+++ Information provided

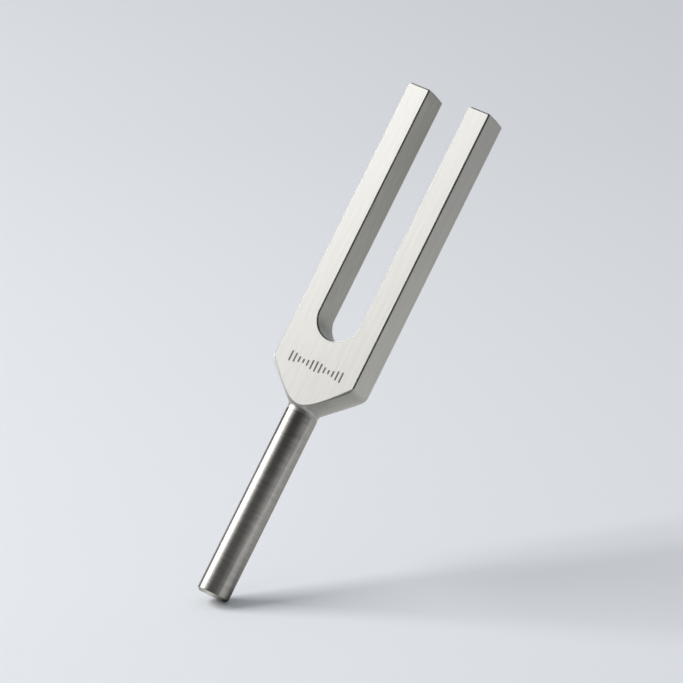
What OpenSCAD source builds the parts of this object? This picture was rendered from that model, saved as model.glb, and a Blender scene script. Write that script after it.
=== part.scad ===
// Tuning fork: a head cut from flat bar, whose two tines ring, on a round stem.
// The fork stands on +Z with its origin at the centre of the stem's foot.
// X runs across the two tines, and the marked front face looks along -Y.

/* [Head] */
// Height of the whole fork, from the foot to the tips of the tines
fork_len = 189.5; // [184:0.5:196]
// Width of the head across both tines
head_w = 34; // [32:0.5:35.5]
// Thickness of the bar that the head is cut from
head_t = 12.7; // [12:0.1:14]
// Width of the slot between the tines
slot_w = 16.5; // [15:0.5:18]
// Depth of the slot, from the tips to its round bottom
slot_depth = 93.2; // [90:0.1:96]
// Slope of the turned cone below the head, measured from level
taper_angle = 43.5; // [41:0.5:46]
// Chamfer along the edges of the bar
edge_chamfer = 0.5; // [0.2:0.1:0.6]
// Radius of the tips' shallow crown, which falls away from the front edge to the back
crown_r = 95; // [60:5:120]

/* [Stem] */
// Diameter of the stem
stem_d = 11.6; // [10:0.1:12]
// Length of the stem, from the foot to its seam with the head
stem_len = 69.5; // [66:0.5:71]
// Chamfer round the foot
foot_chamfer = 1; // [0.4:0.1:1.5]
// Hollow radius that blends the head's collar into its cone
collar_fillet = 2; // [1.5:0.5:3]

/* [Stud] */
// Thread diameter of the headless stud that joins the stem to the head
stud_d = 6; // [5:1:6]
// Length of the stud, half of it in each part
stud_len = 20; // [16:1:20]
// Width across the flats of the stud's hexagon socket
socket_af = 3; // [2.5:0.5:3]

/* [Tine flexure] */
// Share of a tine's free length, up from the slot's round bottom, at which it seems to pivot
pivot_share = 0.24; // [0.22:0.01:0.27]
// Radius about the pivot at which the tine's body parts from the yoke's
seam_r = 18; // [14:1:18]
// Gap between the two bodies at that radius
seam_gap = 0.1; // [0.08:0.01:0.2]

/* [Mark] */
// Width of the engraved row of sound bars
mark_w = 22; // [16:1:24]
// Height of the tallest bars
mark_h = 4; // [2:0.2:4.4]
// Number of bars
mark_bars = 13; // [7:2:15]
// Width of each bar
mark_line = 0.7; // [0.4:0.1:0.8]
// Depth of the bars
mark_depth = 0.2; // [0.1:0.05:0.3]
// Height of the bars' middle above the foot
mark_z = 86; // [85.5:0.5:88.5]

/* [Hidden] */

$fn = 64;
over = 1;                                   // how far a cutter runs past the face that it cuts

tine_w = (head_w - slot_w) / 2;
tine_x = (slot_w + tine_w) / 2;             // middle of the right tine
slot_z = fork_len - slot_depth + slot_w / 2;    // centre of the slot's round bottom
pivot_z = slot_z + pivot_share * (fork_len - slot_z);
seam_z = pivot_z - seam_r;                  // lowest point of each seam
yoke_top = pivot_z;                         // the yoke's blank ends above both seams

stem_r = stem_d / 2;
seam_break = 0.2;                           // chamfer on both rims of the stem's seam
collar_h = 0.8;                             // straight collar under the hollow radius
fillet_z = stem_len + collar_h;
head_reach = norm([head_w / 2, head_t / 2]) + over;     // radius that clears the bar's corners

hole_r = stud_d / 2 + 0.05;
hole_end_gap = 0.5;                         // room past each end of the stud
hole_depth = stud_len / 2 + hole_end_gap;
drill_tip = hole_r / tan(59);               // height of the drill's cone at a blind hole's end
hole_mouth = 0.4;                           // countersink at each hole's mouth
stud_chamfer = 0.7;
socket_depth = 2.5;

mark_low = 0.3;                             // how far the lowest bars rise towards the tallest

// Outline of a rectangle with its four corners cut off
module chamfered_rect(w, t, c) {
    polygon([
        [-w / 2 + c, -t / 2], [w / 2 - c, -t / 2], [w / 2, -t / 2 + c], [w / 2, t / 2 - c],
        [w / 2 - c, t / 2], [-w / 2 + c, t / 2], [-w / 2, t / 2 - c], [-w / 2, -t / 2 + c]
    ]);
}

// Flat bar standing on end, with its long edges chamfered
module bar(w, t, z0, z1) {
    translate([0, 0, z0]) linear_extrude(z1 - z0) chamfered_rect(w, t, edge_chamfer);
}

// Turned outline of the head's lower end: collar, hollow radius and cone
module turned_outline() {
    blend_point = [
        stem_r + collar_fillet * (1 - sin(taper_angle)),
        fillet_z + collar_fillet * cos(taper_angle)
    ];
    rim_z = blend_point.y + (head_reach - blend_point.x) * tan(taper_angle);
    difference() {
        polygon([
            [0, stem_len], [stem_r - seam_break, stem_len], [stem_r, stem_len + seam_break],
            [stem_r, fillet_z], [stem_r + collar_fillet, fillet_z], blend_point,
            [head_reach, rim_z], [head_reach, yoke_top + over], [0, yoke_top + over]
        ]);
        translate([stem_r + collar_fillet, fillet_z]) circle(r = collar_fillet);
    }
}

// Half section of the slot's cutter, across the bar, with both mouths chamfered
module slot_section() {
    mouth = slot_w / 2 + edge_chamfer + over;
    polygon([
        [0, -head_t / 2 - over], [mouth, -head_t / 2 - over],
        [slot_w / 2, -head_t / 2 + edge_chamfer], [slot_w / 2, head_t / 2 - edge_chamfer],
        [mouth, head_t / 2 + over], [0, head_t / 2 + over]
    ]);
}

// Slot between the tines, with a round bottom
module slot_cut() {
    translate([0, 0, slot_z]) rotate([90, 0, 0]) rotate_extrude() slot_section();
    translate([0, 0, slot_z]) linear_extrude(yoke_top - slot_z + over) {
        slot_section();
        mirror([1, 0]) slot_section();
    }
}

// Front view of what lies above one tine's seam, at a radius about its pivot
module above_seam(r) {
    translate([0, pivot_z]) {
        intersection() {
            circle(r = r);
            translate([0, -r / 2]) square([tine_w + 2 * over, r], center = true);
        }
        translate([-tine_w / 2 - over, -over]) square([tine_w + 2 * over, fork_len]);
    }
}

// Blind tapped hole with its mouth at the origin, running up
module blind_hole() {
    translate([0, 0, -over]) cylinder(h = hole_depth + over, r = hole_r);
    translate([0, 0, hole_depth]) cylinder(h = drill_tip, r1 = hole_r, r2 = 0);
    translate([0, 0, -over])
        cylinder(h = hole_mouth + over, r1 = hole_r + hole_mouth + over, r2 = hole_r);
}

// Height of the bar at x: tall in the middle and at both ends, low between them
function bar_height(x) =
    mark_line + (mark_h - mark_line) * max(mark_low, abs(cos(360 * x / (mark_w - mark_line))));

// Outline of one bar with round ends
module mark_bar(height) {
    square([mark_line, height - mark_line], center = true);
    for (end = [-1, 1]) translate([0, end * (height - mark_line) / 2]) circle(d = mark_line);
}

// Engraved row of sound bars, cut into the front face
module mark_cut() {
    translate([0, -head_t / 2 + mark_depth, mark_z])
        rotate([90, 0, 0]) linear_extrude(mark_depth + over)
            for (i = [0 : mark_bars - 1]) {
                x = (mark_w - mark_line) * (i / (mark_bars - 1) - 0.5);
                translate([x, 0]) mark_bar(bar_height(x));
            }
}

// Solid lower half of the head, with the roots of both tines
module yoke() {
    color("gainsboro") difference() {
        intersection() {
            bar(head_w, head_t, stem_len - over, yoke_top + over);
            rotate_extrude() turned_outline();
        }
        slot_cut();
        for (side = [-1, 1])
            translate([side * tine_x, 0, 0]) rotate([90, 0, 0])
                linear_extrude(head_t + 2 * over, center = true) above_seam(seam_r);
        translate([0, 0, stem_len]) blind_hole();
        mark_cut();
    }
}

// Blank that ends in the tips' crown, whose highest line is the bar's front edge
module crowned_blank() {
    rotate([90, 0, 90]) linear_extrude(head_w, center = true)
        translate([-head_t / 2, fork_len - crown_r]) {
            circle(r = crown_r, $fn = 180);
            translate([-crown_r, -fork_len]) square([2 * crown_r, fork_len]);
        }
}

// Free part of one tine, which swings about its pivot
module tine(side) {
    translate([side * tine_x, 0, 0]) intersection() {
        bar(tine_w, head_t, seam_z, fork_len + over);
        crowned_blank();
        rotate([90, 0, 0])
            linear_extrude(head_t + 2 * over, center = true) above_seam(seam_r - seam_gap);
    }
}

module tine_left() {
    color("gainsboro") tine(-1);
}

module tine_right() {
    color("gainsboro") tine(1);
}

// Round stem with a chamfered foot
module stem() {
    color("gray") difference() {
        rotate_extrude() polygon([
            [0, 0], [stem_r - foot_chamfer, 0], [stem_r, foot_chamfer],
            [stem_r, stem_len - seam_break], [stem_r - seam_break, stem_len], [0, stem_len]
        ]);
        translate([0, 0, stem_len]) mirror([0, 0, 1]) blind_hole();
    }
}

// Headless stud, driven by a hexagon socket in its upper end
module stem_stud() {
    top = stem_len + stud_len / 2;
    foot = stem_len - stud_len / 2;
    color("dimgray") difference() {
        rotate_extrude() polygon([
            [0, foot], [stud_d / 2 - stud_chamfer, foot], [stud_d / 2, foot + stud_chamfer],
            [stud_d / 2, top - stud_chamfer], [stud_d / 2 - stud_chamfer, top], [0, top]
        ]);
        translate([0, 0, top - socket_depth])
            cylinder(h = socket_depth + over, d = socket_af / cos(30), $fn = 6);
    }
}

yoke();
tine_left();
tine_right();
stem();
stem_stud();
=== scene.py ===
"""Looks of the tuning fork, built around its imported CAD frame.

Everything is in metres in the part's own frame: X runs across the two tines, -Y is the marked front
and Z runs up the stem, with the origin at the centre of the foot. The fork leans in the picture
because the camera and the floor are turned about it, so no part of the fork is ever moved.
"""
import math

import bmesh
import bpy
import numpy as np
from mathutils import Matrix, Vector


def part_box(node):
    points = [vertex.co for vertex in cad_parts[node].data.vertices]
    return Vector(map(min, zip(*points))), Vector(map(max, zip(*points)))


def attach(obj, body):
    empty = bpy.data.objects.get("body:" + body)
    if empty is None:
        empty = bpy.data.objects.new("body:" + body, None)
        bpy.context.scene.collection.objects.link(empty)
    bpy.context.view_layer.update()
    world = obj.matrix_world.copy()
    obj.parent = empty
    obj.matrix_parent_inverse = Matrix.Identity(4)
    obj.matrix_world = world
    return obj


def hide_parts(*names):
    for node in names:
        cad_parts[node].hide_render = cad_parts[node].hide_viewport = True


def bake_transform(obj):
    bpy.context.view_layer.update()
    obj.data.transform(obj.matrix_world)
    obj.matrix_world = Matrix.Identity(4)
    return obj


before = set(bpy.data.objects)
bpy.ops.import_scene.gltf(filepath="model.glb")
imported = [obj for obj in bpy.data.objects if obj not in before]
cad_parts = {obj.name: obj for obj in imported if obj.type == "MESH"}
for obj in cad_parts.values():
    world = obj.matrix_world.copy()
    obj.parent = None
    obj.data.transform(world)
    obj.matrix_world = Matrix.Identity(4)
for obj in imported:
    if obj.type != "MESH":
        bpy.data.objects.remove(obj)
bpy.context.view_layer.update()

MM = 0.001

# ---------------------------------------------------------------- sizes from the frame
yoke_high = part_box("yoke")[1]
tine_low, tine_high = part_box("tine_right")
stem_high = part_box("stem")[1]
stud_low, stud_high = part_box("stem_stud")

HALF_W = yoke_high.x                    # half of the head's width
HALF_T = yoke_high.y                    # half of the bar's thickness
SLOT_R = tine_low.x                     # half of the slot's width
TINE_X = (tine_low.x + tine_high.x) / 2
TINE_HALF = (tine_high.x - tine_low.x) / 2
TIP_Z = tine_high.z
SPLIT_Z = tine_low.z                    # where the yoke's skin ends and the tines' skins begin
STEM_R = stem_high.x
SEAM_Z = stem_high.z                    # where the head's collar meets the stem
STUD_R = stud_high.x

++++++
+++ Information provided

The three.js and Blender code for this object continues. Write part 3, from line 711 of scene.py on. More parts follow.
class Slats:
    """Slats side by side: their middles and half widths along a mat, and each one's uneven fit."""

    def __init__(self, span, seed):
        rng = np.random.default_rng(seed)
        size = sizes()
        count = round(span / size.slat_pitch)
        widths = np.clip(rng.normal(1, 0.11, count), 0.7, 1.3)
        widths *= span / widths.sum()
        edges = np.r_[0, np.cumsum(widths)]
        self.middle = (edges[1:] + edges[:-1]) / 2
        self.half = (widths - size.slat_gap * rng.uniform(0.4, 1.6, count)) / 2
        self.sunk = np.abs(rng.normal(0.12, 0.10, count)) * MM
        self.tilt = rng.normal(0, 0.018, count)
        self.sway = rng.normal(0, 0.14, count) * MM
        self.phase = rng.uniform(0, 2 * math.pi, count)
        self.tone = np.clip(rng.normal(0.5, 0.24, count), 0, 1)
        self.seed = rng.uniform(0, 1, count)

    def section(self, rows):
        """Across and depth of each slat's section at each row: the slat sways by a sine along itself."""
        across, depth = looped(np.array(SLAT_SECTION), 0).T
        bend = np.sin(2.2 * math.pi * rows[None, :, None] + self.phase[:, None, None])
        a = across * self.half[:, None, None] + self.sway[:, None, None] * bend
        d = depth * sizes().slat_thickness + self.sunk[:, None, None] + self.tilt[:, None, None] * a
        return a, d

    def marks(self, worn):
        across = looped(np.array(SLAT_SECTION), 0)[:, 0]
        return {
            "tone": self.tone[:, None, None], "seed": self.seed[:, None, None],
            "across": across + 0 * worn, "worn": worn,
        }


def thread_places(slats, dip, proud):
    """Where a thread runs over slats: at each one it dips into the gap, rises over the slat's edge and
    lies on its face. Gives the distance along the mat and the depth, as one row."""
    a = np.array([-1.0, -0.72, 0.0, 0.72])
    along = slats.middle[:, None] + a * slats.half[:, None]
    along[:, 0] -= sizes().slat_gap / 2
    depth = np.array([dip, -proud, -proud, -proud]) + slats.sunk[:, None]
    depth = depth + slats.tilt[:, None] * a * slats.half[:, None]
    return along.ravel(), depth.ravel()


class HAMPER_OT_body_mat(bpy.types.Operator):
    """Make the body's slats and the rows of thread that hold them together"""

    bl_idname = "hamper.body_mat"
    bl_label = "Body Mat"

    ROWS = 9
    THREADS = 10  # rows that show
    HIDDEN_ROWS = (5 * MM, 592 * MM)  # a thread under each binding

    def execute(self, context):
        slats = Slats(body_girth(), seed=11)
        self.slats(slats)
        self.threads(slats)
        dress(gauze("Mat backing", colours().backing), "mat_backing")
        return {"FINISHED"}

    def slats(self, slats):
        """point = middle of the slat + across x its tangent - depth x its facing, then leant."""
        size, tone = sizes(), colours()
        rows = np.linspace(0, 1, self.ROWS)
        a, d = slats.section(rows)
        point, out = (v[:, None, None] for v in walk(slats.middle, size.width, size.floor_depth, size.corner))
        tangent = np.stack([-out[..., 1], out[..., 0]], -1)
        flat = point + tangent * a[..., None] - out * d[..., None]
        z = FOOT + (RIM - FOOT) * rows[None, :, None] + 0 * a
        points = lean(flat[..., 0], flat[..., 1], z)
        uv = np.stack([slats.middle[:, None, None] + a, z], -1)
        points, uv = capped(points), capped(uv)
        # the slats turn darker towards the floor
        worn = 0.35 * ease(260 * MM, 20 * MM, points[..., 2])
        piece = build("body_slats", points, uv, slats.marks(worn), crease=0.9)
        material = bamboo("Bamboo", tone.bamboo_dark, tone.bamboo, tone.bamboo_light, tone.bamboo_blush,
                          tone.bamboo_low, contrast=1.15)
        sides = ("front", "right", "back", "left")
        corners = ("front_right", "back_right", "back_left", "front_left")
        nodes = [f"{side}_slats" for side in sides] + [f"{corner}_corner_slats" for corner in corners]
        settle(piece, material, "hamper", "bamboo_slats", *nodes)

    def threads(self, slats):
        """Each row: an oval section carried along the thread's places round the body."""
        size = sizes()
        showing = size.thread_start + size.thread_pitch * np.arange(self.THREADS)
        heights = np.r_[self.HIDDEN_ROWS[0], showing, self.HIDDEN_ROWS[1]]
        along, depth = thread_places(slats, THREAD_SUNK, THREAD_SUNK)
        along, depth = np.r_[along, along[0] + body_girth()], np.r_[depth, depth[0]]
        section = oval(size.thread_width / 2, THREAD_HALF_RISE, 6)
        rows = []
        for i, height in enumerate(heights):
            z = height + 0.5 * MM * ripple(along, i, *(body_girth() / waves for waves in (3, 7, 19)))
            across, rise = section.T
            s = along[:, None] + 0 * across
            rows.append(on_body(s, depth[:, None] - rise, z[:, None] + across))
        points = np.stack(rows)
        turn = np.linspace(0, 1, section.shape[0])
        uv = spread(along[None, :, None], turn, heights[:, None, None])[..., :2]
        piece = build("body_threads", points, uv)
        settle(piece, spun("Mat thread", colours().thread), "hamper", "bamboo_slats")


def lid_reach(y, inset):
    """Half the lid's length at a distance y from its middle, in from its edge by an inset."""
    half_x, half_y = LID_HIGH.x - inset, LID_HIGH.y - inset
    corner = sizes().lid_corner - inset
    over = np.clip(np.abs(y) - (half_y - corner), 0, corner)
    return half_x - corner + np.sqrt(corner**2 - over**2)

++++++
+++ Information provided

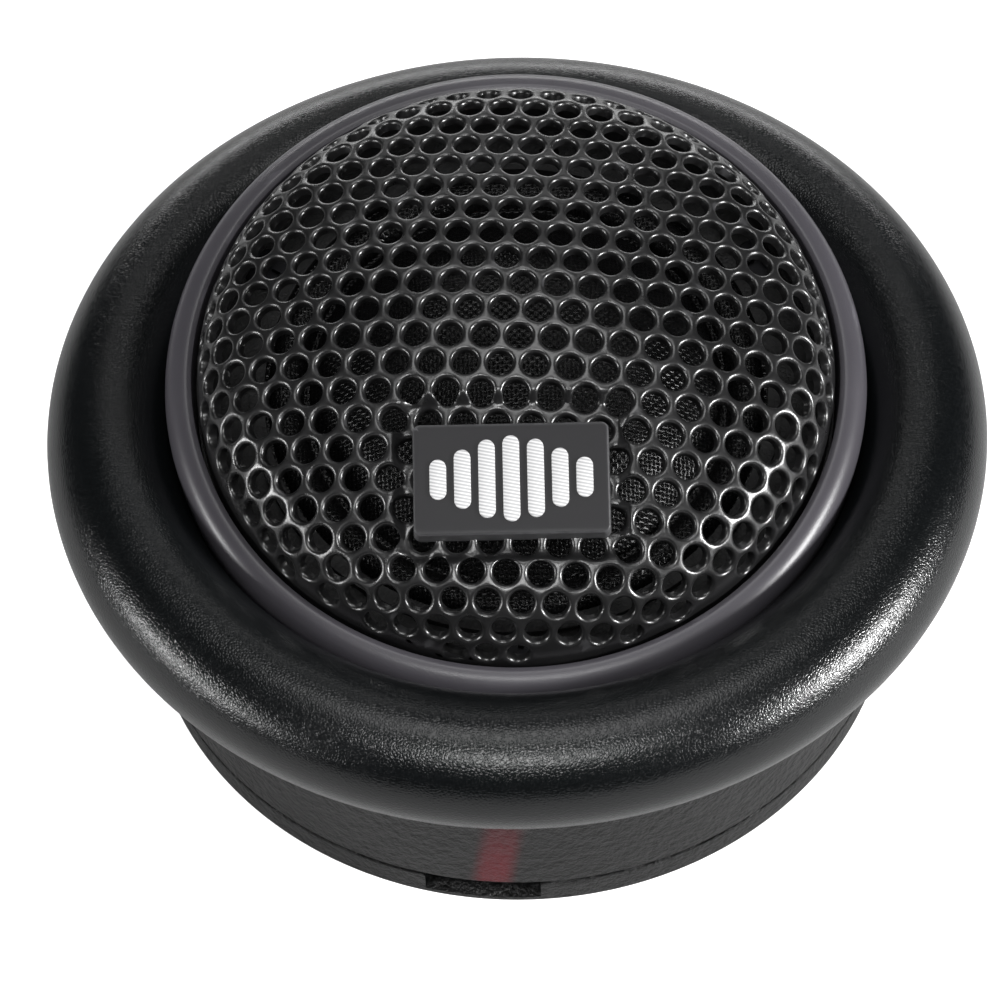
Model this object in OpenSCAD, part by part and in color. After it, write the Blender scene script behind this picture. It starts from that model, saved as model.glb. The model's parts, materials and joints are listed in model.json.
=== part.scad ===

++++++

Taking the lines above, repeat exactly those from the line that contains "its upper end" through the line that contains "obj.matrix_world = world", and both of those lines as well. Include nothing else.

## Result of the exercise
// Headless stud, driven by a hexagon socket in its upper end
module stem_stud() {
    top = stem_len + stud_len / 2;
    foot = stem_len - stud_len / 2;
    color("dimgray") difference() {
        rotate_extrude() polygon([
            [0, foot], [stud_d / 2 - stud_chamfer, foot], [stud_d / 2, foot + stud_chamfer],
            [stud_d / 2, top - stud_chamfer], [stud_d / 2 - stud_chamfer, top], [0, top]
        ]);
        translate([0, 0, top - socket_depth])
            cylinder(h = socket_depth + over, d = socket_af / cos(30), $fn = 6);
    }
}

yoke();
tine_left();
tine_right();
stem();
stem_stud();
=== scene.py ===
"""Looks of the tuning fork, built around its imported CAD frame.

Everything is in metres in the part's own frame: X runs across the two tines, -Y is the marked front
and Z runs up the stem, with the origin at the centre of the foot. The fork leans in the picture
because the camera and the floor are turned about it, so no part of the fork is ever moved.
"""
import math

import bmesh
import bpy
import numpy as np
from mathutils import Matrix, Vector


def part_box(node):
    points = [vertex.co for vertex in cad_parts[node].data.vertices]
    return Vector(map(min, zip(*points))), Vector(map(max, zip(*points)))


def attach(obj, body):
    empty = bpy.data.objects.get("body:" + body)
    if empty is None:
        empty = bpy.data.objects.new("body:" + body, None)
        bpy.context.scene.collection.objects.link(empty)
    bpy.context.view_layer.update()
    world = obj.matrix_world.copy()
    obj.parent = empty
    obj.matrix_parent_inverse = Matrix.Identity(4)
    obj.matrix_world = world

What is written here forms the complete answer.